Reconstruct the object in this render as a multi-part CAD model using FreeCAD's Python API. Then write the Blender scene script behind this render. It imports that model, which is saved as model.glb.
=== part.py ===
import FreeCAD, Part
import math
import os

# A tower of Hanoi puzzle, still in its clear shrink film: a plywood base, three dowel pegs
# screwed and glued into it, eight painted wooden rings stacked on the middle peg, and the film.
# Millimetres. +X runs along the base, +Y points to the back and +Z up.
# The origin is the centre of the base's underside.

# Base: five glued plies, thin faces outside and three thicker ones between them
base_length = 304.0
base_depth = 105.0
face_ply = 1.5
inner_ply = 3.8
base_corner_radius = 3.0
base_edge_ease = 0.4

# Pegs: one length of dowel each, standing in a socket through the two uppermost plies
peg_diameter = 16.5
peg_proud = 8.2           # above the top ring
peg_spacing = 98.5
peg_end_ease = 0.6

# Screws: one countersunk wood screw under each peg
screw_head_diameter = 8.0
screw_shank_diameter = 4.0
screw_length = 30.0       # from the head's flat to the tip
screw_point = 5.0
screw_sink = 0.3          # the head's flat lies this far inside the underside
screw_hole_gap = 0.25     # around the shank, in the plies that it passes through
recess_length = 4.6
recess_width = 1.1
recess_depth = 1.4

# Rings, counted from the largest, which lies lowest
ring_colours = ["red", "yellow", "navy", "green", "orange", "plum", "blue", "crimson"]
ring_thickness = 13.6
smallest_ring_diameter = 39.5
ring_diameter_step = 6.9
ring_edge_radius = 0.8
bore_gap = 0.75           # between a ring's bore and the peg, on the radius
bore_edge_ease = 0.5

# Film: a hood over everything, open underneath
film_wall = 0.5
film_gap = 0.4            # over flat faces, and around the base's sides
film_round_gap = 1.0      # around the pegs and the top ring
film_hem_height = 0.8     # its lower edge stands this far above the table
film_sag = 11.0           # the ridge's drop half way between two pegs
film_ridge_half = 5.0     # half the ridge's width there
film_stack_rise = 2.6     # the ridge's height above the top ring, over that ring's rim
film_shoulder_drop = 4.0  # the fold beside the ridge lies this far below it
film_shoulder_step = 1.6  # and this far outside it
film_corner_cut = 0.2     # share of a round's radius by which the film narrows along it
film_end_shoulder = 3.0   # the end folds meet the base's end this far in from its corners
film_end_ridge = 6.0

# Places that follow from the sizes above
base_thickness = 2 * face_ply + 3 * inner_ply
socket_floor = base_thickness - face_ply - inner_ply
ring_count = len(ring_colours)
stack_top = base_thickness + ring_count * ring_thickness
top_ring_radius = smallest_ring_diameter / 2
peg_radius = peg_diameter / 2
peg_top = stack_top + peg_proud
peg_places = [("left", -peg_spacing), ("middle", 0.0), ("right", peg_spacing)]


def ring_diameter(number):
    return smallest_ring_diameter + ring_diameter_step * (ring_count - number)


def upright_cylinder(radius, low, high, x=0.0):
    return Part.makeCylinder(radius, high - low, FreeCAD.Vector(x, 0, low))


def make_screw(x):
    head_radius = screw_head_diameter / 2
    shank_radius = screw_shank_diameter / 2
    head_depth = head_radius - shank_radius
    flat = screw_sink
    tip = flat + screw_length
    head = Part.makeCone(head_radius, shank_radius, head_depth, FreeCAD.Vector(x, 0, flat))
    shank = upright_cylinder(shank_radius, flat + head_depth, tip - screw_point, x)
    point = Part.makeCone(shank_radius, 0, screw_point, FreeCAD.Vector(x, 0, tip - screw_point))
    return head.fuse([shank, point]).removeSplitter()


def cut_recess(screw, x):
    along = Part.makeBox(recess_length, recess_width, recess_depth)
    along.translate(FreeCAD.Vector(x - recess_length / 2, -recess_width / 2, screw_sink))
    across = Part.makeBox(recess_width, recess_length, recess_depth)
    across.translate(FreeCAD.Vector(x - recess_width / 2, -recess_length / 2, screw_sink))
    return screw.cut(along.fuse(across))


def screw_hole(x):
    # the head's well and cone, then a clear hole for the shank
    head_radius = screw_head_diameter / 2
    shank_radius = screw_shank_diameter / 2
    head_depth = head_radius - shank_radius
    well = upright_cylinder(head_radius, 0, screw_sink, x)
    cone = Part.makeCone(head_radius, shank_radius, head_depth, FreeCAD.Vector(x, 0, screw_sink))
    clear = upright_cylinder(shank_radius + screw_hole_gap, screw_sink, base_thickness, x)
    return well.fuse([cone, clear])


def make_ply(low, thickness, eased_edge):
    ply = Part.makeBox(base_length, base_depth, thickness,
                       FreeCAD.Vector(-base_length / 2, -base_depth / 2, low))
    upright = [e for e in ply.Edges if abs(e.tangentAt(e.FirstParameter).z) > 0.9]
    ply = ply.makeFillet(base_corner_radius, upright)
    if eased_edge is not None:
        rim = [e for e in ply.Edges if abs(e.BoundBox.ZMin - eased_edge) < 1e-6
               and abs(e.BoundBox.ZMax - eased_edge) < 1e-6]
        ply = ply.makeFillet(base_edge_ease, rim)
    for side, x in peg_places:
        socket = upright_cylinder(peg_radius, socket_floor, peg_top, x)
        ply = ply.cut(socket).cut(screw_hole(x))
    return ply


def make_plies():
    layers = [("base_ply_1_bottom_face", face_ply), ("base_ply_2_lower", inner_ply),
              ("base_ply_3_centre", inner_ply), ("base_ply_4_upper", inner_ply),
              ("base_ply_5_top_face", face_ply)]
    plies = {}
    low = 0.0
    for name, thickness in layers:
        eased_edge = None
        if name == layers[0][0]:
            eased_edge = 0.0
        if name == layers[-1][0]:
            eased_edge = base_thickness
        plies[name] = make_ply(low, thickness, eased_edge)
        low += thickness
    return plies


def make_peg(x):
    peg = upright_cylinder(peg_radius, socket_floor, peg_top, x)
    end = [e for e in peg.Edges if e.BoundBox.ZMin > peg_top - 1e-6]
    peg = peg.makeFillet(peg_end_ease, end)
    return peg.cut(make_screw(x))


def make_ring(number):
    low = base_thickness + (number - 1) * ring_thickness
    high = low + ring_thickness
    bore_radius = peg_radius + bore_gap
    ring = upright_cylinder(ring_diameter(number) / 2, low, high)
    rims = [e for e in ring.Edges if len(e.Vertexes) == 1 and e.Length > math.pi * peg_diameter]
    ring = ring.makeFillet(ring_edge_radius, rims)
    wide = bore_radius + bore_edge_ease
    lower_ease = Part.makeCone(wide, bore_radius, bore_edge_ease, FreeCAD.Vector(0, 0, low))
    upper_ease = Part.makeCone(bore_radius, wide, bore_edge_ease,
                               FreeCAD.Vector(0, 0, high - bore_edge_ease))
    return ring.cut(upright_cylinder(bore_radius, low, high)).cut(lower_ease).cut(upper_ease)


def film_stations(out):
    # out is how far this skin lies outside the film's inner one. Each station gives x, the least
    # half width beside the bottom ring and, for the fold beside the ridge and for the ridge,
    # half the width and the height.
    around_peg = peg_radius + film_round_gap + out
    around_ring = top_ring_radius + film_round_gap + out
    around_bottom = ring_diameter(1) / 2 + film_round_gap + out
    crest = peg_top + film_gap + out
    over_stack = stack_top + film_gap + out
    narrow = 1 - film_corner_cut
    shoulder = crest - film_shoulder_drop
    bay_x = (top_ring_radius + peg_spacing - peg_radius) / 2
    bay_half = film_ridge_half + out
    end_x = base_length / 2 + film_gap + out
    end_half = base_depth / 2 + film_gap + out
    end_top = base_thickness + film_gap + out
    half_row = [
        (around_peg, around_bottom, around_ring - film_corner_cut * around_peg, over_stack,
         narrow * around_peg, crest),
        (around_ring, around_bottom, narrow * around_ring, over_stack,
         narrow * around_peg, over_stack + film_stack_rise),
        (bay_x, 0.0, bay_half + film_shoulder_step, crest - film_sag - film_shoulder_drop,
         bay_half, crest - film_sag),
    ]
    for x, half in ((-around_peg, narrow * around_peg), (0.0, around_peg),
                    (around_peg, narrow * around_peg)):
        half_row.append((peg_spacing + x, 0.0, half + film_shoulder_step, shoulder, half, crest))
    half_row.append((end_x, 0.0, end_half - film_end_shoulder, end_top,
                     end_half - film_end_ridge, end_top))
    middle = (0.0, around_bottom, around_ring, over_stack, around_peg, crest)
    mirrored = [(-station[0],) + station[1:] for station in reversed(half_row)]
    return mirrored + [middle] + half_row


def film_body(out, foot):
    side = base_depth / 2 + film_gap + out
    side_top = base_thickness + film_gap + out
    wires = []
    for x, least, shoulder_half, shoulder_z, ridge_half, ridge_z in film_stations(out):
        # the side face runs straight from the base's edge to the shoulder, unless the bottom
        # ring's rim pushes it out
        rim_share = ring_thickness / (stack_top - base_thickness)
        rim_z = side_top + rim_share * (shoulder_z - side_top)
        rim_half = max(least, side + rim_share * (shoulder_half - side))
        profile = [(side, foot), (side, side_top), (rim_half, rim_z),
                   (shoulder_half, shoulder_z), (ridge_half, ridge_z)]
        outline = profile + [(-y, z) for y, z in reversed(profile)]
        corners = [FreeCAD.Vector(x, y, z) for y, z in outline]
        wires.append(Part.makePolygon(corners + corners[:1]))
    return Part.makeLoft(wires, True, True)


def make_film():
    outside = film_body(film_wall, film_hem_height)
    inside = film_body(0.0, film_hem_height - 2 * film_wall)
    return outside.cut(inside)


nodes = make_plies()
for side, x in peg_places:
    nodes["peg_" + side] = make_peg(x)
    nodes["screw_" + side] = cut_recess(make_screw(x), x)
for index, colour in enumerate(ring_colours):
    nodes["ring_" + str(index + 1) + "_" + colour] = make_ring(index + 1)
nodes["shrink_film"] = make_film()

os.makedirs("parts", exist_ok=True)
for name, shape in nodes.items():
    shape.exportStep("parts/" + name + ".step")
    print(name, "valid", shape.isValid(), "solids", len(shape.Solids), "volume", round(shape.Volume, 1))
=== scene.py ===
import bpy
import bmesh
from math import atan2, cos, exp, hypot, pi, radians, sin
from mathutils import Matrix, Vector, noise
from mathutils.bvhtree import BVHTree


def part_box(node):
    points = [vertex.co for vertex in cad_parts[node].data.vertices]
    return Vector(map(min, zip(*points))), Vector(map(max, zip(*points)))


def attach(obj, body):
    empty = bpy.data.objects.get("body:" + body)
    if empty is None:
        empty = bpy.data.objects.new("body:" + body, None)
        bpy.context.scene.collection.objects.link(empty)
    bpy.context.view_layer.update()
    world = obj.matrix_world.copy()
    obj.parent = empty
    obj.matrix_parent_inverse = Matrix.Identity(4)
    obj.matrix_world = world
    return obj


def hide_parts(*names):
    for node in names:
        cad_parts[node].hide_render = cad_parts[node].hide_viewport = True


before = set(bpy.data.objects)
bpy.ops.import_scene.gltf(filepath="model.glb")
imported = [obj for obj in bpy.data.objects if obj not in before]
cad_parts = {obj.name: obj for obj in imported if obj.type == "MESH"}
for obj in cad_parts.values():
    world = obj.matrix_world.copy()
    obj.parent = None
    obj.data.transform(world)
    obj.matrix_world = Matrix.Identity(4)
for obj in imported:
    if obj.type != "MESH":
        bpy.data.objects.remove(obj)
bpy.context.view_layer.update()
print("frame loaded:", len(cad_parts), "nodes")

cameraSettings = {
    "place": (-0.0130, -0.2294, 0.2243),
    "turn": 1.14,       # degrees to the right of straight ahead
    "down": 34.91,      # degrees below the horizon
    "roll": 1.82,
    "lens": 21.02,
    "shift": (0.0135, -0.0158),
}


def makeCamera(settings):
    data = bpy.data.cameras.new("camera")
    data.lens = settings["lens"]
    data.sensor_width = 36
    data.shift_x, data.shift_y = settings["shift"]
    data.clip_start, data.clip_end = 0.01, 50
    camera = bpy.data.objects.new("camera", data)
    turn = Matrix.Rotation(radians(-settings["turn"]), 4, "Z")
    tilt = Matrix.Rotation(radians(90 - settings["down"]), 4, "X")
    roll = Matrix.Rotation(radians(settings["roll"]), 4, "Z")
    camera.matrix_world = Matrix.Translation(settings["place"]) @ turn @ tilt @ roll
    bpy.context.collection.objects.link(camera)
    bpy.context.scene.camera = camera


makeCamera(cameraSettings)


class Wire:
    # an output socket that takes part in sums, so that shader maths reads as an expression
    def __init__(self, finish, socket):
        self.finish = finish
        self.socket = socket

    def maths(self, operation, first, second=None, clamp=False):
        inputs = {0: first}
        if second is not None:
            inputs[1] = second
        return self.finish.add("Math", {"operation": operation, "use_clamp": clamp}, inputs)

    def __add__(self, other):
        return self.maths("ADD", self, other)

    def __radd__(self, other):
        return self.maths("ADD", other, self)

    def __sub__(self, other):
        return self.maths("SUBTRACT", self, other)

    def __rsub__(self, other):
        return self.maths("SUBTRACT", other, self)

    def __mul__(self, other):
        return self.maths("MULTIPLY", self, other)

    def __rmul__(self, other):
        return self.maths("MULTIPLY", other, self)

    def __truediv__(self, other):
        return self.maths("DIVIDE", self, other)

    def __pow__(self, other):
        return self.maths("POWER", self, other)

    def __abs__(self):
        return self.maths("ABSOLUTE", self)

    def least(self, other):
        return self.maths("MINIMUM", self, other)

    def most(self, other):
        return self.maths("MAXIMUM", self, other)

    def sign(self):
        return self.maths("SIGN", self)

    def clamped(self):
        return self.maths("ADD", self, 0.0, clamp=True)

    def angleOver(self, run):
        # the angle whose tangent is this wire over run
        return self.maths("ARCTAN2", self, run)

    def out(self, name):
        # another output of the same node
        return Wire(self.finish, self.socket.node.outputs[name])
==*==
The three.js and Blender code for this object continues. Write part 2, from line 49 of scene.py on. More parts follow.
==*==
- **Your objective**: Exactly reproduce the stretch from the line with "nodes = make_plies()" through the line with "cad_parts[node].hide_render = cad_parts[node].hide_viewport", including both ends and nothing else.

- **Response for this exercise**:
nodes = make_plies()
for side, x in peg_places:
    nodes["peg_" + side] = make_peg(x)
    nodes["screw_" + side] = cut_recess(make_screw(x), x)
for index, colour in enumerate(ring_colours):
    nodes["ring_" + str(index + 1) + "_" + colour] = make_ring(index + 1)
nodes["shrink_film"] = make_film()

os.makedirs("parts", exist_ok=True)
for name, shape in nodes.items():
    shape.exportStep("parts/" + name + ".step")
    print(name, "valid", shape.isValid(), "solids", len(shape.Solids), "volume", round(shape.Volume, 1))
=== scene.py ===
import bpy
import bmesh
from math import atan2, cos, exp, hypot, pi, radians, sin
from mathutils import Matrix, Vector, noise
from mathutils.bvhtree import BVHTree


def part_box(node):
    points = [vertex.co for vertex in cad_parts[node].data.vertices]
    return Vector(map(min, zip(*points))), Vector(map(max, zip(*points)))


def attach(obj, body):
    empty = bpy.data.objects.get("body:" + body)
    if empty is None:
        empty = bpy.data.objects.new("body:" + body, None)
        bpy.context.scene.collection.objects.link(empty)
    bpy.context.view_layer.update()
    world = obj.matrix_world.copy()
    obj.parent = empty
    obj.matrix_parent_inverse = Matrix.Identity(4)
    obj.matrix_world = world
    return obj


def hide_parts(*names):
    for node in names:
        cad_parts[node].hide_render = cad_parts[node].hide_viewport = True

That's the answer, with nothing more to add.